2020年7月9日木曜日


119-20200709(新型コロナ対応「労働条件の変更(就業時間の繰上げ・繰下げ)」解説

これから数回にわたって、新型コロナウイルスの影響により従来の労働条件を変更せざるを得なくなった場合の対応について解説します。

今回は、公共交通機関を利用して通勤する従業員が新型コロナウイルスに感染するのを防止するために、臨時的に就業時間を繰上げる(早くする)又は繰下げる(遅くする)場合について解説します。

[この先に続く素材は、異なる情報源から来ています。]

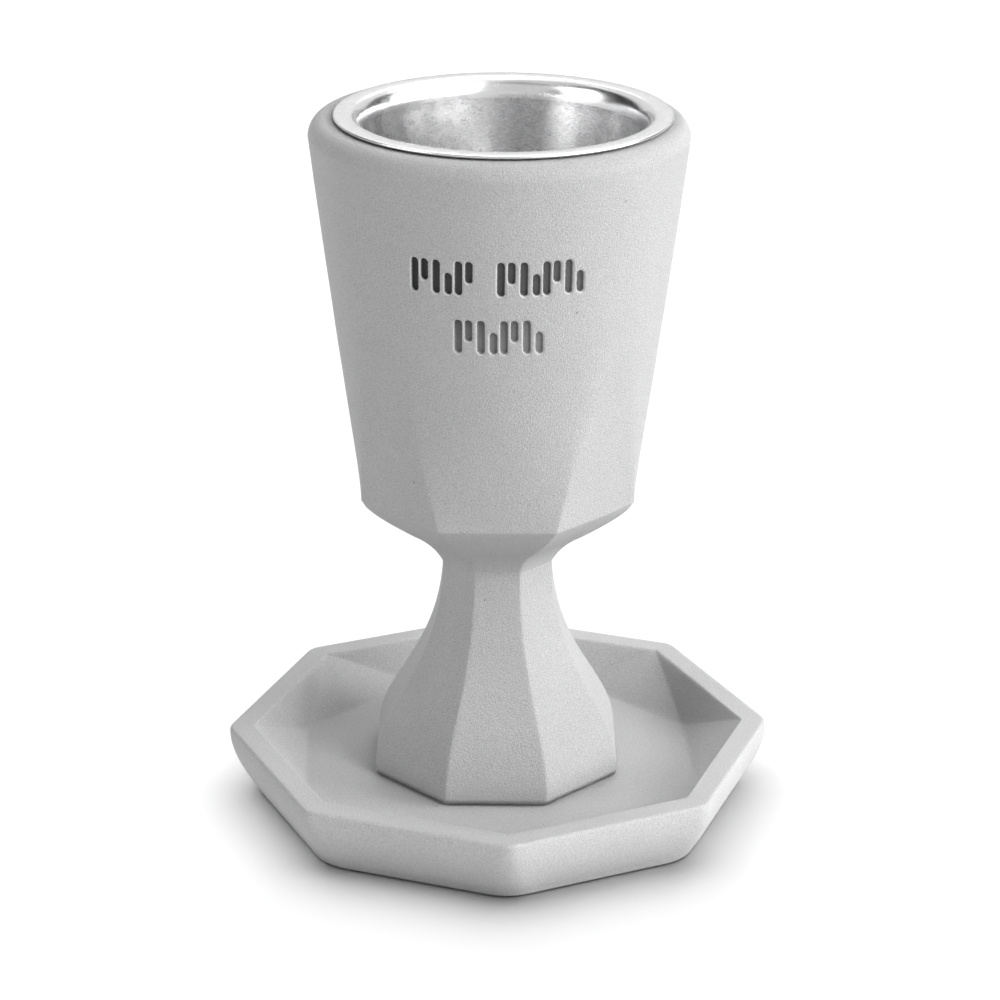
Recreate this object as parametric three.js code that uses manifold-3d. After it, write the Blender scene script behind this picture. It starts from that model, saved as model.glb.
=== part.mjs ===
// A kiddush cup: a cast concrete goblet with a drop-in steel liner, standing in its cast tray.
// Millimetres. +Z is up and the goblet's engraved face looks towards -Y.
import * as THREE from 'three';
import { mergeVertices } from 'three/addons/utils/BufferGeometryUtils.js';
import Module from 'manifold-3d';

const wasm = await Module();
wasm.setup();

// ---------- driving dimensions ----------

const SIDES = 8; // the tray, the foot and the bottom of the bowl are octagons
const CORNER_STEP = 2 * Math.PI / SIDES;
const HALF_SIDE = CORNER_STEP / 2;
const CLEARANCE = 0.3; // between pieces that touch

// Octagon sizes are measured from the axis to a corner.
const tray = {
  height: 14.8,
  topCorner: 58.4,
  baseCorner: 52.6,
  wallBulge: 1.6, // how far the outer wall bows out, most of it in its upper half
  wallSkew: 0.28,
  rimCorner: 53.0,
  floorCorner: 45.4,
  floorHeight: 5.5,
  topFillet: 4.2, // the outer corners are rounder at the bottom than at the top
  baseFillet: 10.8,
  rimFillet: 1.5,
  edgeBevel: 0.7,
  turn: THREE.MathUtils.degToRad(2.4),
};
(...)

1 始業時刻が9時、終業時刻が18時で、休憩時間が1時間(実労働時間8時間)の歯科医院で、実労働時間と休憩時間帯は変えずに、始業時刻を10時00分、終業時刻を19時00分に変更する場合について考えてみましょう。
労働基準法は、労働時間を繰上げ又は繰下げる場合について何も規定していません。
行政解釈では、「交通機関の早朝ストライキ等1日のうち一部の時間帯のストライキによる交通事情等のため、始業・終業時刻を繰下げ、繰上げることは、実働8時間の範囲内である限り時間外労働の問題は生じない」とか、停電等で一時業務を中断して自由に休憩させ、送電回復後に休憩させた時間ぶんだけ終業時刻を繰下げた場合について、「労働時間が通算して1日8時間又は週の法定労働時間以内の場合には割増賃金の支給を要しない」としています。
このように、医院が1週40時間、1日8時間を超えない範囲で就業時間を臨時的に繰上げ又は繰下げることは、労働基準法に違反するものではありません。

次回も引続き「就業時間の繰上げ・繰り下げ」について解説します。